Obsessive-compulsive disorder(OCD)は,日本語では強迫性障害と訳されており,DSM-Wでは逸脱した強迫観念あるいは強迫的行為が存在することで診断されます.このOCDと以下の点で類似する状態として,obsessive-compulsive spectrum disorders(OCSDs)という概念が提唱されています(文献1).
  1. 反復して頭にうかぶ思考あるいは抑制が困難な反復行動
  2. SSRIs(selective serotonin reuptake inhibitors)が有効な例がある
  3. 発症が比較的早期
  4. OCDに合併しやすい・OCDの家族歴として存在しやすい
OCDとOCSDsを異なるものとして扱う場合の両者の違いは,「強迫観念あるいは強迫行為の内容が限定されておらず,かつ,他のDSM-Wの第一軸の障害が存在していない場合がOCDで,一方,OCSDsはOCD以外の第一軸の障害として診断可能な反復思考・反復行動を含み,内容が限定される場合が多い」ということのようです.OCD-related disordersという表現もあり(文献2),OCDをOCSDsに含んで考えることもできそうです.最近Hollander氏は,身体醜形障害(body dysmorphic disorder),病的賭博(pathological gambling),自閉症の3つをOCSDsの代表として記載しています(文献1).自閉症をOCSDsとしているのは今のところHollanderらだけのようですが,Boltonらは,自閉症者の家族歴の中にOCDが多いことを改めて指摘し,「OCDはコミュニケーション障害や社会性障害と密接に関連しており,広義自閉症傾向(broader autism phenotype)の中の一つとして考えるべきであろう」と述べています(文献3).

この他にも体毛を繰り返し抜いてしまう抜毛癖(trichotillomania)もOCSDsではないかとの報告があります(文献4).身体醜形障害や抜毛癖に加え,心気症(hypochondriasis),神経性無食欲症(anorexia nervosa),妄想性障害(delusional disorder),衝動制御の障害(impulse control disorders),性嗜好異常(paraphilia),性嗜好異常を伴わない過剰性欲,神経性大食症(bulimia nervosa)やドカ食い障害(binge-eating disorder),Tourette's障害,窃盗癖(kleptomania),衝動買い(compulsive buying)など全てをOCSDsとしてうつ病との関連を主張している研究者もいます(文献5,6).強迫性人格障害という診断名もありますが,当然人格障害(personality disorder)者の中にもOCSDsとの関連が無視できないケースが存在します(文献7).体臭恐怖(olfactory reference syndrome)もOCSDsではないかとの指摘があります(文献8).

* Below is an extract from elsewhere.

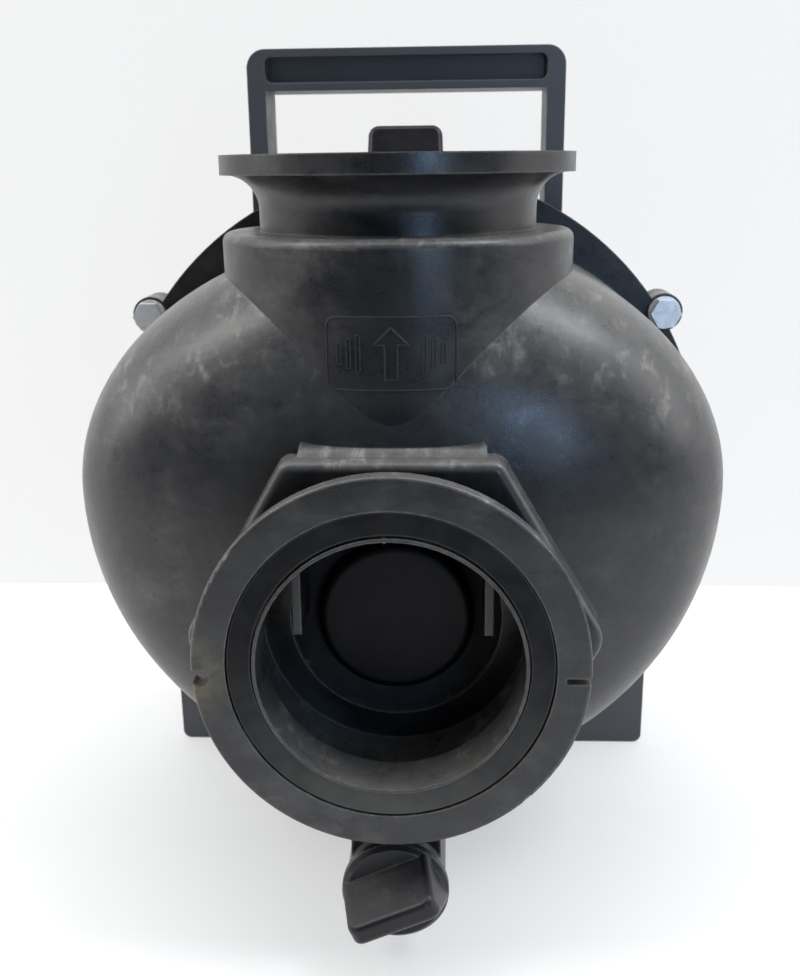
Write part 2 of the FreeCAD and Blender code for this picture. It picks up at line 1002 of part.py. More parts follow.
def inner_ribs():
    """Radial ribs that tie the engine bosses to the adapter wall and the seal tube."""
    ribs = []
    for number, angle in enumerate((45, 135, 225, 315), start=1):
        rib = slab(
            f"adapter_rib_{number}",
            [
                ("seal_chamber_radius + 3", "hub_plate_front + 4"),
                ("adapter_radius - 3", "hub_plate_front + 4"),
                ("adapter_radius - 3", "engine_face - 8"),
                ("seal_chamber_radius + 3", "seal_wall_back - 4"),
            ],
            "rib_thick",
            "XY_Plane",
            ("0", "0", "shaft_height"),
            Rotation(Vector(0, 1, 0), -angle),
        )
        ribs.append(rib)
    for number, (across, up) in volute_screw_places():
        at = (across, "hub_plate_front + 1", up)
        depth = "insert_length * 1.5"
        ribs.append(rod(f"insert_boss_{number}", "insert_boss_radius", depth, "y", at))
    return ribs


def volute_screw_places():
    places = []
    for number, angle in enumerate((70, 160, 250, 340), start=1):
        places.append((number, around("volute_screw_circle", f"{angle} deg")))
    return places


def housing_holes():
    seal_bore = lathe(
        "seal_bore",
        [
            ("0", "hub_plate_front - 1"),
            ("seal_chamber_radius", "hub_plate_front - 1"),
            ("seal_chamber_radius", "seat_pocket_front"),
            ("seat_pocket_radius", "seat_pocket_front"),
            ("seat_pocket_radius", "seat_pocket_back"),
            ("sleeve_radius + 2", "seat_pocket_back"),
            ("sleeve_radius + 2", "seal_wall_back + 1"),
            ("0", "seal_wall_back + 1"),
        ],
        "y",
        ("0", "0", "shaft_height"),
    )
    fill_place = ("0", "fill_back", "fill_face")
    holes = [
        seal_bore,
        plug_hole("fill_hole", "z", fill_place, "plug_shank * 1.5"),
        rod("fill_relief", "plug_head_radius + plug_gap", "rim_thick", "z", fill_place),
    ]
    for number, (across, up) in engine_places():
        at = (across, "hub_plate_front - 1", up)
        length = "engine_face - hub_plate_front + 2"
        holes.append(rod(f"engine_hole_{number}", "engine_hole_radius", length, "y", at))
        depth = "engine_head_depth"
        holes.append(rod(f"engine_head_{number}", "engine_head_radius", depth, "y", at))
    for number, (across, up) in volute_screw_places():
        at = (across, "hub_plate_front - 1", up)
        holes.append(rod(f"insert_hole_{number}", "insert_radius", "insert_length + 2", "y", at))
    for number, across in enumerate(("-foot_hole_side", "foot_hole_side")):
        for row, along in enumerate(("foot_hole_front", "foot_hole_rear")):
            at = (across, along, "floor - 1")
            label = f"foot_hole_{number}_{row}"
            holes.append(rod(label, "foot_hole_radius", "foot_thick + 12", "z", at))
    return holes + ear_holes("housing_ear_hole")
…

人間の行動や心がいかに複雑で,分類や概念の整理がまだまだ不完全であることが明らかに読み取れる話題です.それぞれの行動上の特質において,正常者と異常者(極端例)の境界線は不明確で,文化や時代により境界線が変動してしまいます.自覚的に,あるいは他覚的(社会的)に常軌を逸しているかどうかの判断ラインから頭を出している氷山の一角とも言える極端例のみを分類・整理するのは本当は無意味なのかもしれません.自閉症者も,社会性・コミュニケーション・こだわり(強迫的)の3つの特質の極端例であるわけですが,自閉症を含む人間の行動の理解を深めるには,複雑に融合・重複している氷山の水面下の部分を含めて考える必要があるようです.


文献
1. Hollander E. Treatment of obsessive-compulsive spectrum disorders with SSRIs. Br J Psychiatry Suppl (35): 7-12, 1998.

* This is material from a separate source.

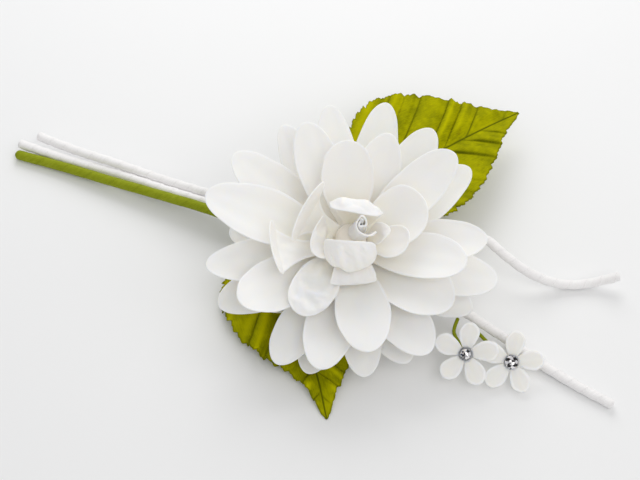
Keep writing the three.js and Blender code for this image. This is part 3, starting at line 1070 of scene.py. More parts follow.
    def _creases(
        self, down: np.ndarray, across: np.ndarray, taper: np.ndarray, chance: random.Random, count: int = 7
    ) -> np.ndarray:
        """The creases where the foam was stretched and glued.

        Args:
            down: shares of its length, as a column.
            across: places across it, from -1 to 1, as a row.
            taper: its width there as a share of the full width.
            chance: the petal's own random draws.
            count: how many sets of creases cross each other.

        Returns:
            Their lift, which fades out before the foot and the rim, in millimetres.
        """
        aside, far = across * taper * self.width / 2, down * self.length
        clear = smooth_step(1 - np.abs(across), 0.0, 0.35) * smooth_step(1 - down, 0.0, 0.16)
        clear = clear * smooth_step(down, 0.08, 0.3)
        lift = np.zeros_like(taper)
        for _ in range(count):
            angle = chance.uniform(0, math.pi)
            pitch = chance.uniform(*self.CREASE_PITCH)
            line = (aside * math.cos(angle) + far * math.sin(angle)) * math.pi / pitch
            bend = far * chance.uniform(0.2, 0.5) + aside * chance.uniform(-0.4, 0.4)
            ridge = np.sin(line + 0.8 * np.sin(bend) + chance.uniform(*ANY_PHASE)) ** 2
            lift = lift + self.crumple * clear * (ridge**2 - 0.375) * pitch / 9
        return lift


SKIRT = (
    PetalCut(34, 0.9, 37, 13, 9, 6),
    PetalCut(76, 0, 41, 13, 8, 6, blunt=1.9),
    PetalCut(118, 0.9, 37, 12, 10, 6),
    PetalCut(168, 0, 30, 12, 3, 4),
    PetalCut(213, 0.9, 25, 12, 2, 4),
    PetalCut(252, 0, 32.5, 12, 5, 2),
    PetalCut(296, 0.8, 31, 13, 3, 3),
    PetalCut(333, 0, 33, 13, 5, 3),
)
OUTER = (
    PetalCut(55, 2.9, 37, 13, 12, 6),
    PetalCut(98, 2, 38, 12, 12, 6),
    PetalCut(141, 2.9, 38, 14, 10, 5),
    PetalCut(205, 2.1, 35.3, 13, 4, 4),
    PetalCut(239, 3, 34.5, 13, 5, 4),
    PetalCut(276, 2.1, 32.5, 12, 6, 3),
    PetalCut(346, 2.9, 37, 15, 4, 3),
)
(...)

2. Hollander E. Obsessive-compulsive disorder-related disorders: the role of selective serotonergic reuptake inhibitors. Int Clin Psychopharmacol 11 Suppl 5: 75-87, 1996.
3. Bolton PF, et al. Autism, affective and other psychiatric disorders: patterns of familial aggregation. Psychological Medicine 28: 385-395, 1998.
4. Swedo SE & Leonard HL. Trichotillomania: an obsessive compulsive spectrum disorder? Psychiatr Clin North Am 15: 777-790, 1992.
5. McElroy SL, et al. Obsessive compulsive disorder. J Clin Psychiatry 55 Suppl: 33-51, 1994.
6. McElroy SL, et al. Kleptomania, compulsive buying, and binge-eating disorder. J Clin Psychiatry 56 Suppl4: 14-26, 1995.
7. Hayashi N. Obsessive-compulsive disorder comorbid with borderline personality disorder: a long-term case study. Psychiatry Clin Neurosci 50: 51-54, 1996.
8. Stein DJ, et al. Is olfactory reference syndrome an obsessive-compulsive spectrum disorder?: two cases and a discussion. J Neuropsychiatry Clin Neurosci 10: 96-99, 1998.